公立学校教員については勤務時間の明確な把握が難しいため、残業代を出さない代わりに調整額を一律支給することが法律で定められている。だが、長時間労働などを理由に人手不足が深刻化しており、文科省は教員の処遇改善を目指し、2025年度予算の概算要求で調整額を「基本給の13%」まで大幅に引き上げるよう求めていた。財務省案と文科省の要求には溝があり、年末の予算編成に向けて綱引きが激しくなりそうだ。

教員給与増、残業短縮が条件 財務省案、文科省要求と溝―財政審(時事通信)

ところが財務省は「業務時間の改善」を求めた。

財務省は調整額を引き上げる条件として、部活動をはじめとする授業以外の時間短縮や、長期休暇を取得しやすい環境整備などを項目に挙げ、働き方改革の進展がなければ引き上げを見送る。

教員給与増、残業短縮が条件 財務省案、文科省要求と溝―財政審(時事通信)

「財務省がいいだせないこと」は簡単に推測できる。アベノミクスによる財政ファイナンスが破綻しかけており歳出を抑制しつつ増税したい。アメリカには防衛費の増額を約束している。トランプ政権にとってはすでに「アメリカが勝ち取った成果」でありトランプ政権はさらにプラスアルファーを要求してくるだろう。「押せるならどこまでも押せ」という積極性がアメリカの国是である。

また国民民主党の躍進から国民が減税を求めていることもわかっている。仮に減税で消費が上向けば(その可能性はかなり高いが)おそらく国民はさらなる減税を求めるだろう。消費者に対する重税感がこの国の経済を停滞させているということを国民に知られてはまずい。

だが、文部科学省が何を隠しているのかが見えてこない。常識的に「残業代を認めれば青天井で教師の賃金が膨らむのだから財務省が反対しているのだろう」と思っていた。だが記事はそうなっていない。

同省(財務省)は将来的に残業代を支払う仕組みへの移行も提案したが、阿部氏は「教師の裁量性が著しく低下する」と反論した。

財務省案は「実現性乏しい」 公立教員の給与制度巡り反論―阿部文科相(時事通信)

財務省は調整額を引き上げる条件として、部活動をはじめとする授業以外の時間短縮や、長期休暇を取得しやすい環境整備などを項目に挙げ、働き方改革の進展がなければ引き上げを見送る。将来的には残業代を手当として支払う仕組みを検討することも視野に入れているという。

教員給与増、残業短縮が条件 財務省案、文科省要求と溝―財政審(時事通信)

実は財務省は「必要なお金なら出しますよ」と言っていて文部科学省がこれに反発している。阿部文科大臣は「教師の裁量権が低下する」と説明しているが、どうもこれが怪しいのではないかという気がする。自分の労働時間を決められることが裁量権の低下につながるという理屈はかなり無理があるからだ。

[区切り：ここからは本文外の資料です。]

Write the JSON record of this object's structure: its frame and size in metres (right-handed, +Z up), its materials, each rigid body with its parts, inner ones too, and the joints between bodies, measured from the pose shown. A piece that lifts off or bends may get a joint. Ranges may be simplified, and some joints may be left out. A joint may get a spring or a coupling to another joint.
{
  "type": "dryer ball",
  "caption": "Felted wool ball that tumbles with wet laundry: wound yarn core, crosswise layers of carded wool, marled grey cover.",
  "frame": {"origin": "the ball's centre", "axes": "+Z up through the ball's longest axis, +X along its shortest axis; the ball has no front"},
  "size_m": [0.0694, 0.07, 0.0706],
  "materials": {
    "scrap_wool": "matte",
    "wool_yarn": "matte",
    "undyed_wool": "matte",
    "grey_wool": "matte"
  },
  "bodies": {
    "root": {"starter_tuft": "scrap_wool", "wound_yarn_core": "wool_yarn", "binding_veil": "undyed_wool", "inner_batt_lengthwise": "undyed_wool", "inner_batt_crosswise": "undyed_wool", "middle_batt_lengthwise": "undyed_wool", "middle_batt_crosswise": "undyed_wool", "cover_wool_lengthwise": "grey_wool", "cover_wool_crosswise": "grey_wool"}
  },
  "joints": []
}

教師が残業制になれば当然労働時間を管理する必要が出てくる。すると文部科学省が教師に何を要求しているのかが透明化される。文部科学省はこれを隠したいのではないか。あくまでも推論であり証拠はないということはお断りしておきたい。

となると文部科学省が隠したいのは「不効率な教育行政」ということになる。

本来なら野党はこの問題を追求すべきなのだろうが「政治とカネ」の問題にかかりきりになっている。そもそも財務省と文部科学省が揉めている状態なので石破総理に定見があるわけでもない。

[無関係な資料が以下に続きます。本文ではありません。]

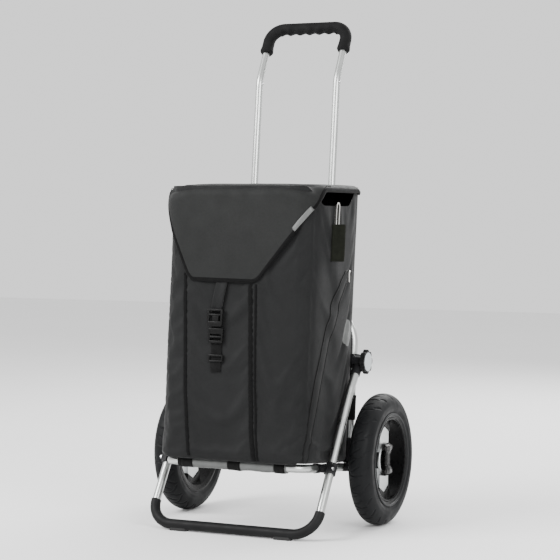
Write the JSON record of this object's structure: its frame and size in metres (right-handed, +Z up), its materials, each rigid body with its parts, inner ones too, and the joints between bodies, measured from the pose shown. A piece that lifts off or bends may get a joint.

本来ならば自分がアポイントした閣僚すらまとめられないことが責められてしかるべきなのだろうが「石破総理は政府も政党も議会も掌握できていない」ことを暴く人はいない。もはや公然の秘密だからである。少数与党状態で議会がコントロールできないことは明らかだが、もはや閣内さえまとめられない状態になっているということになる。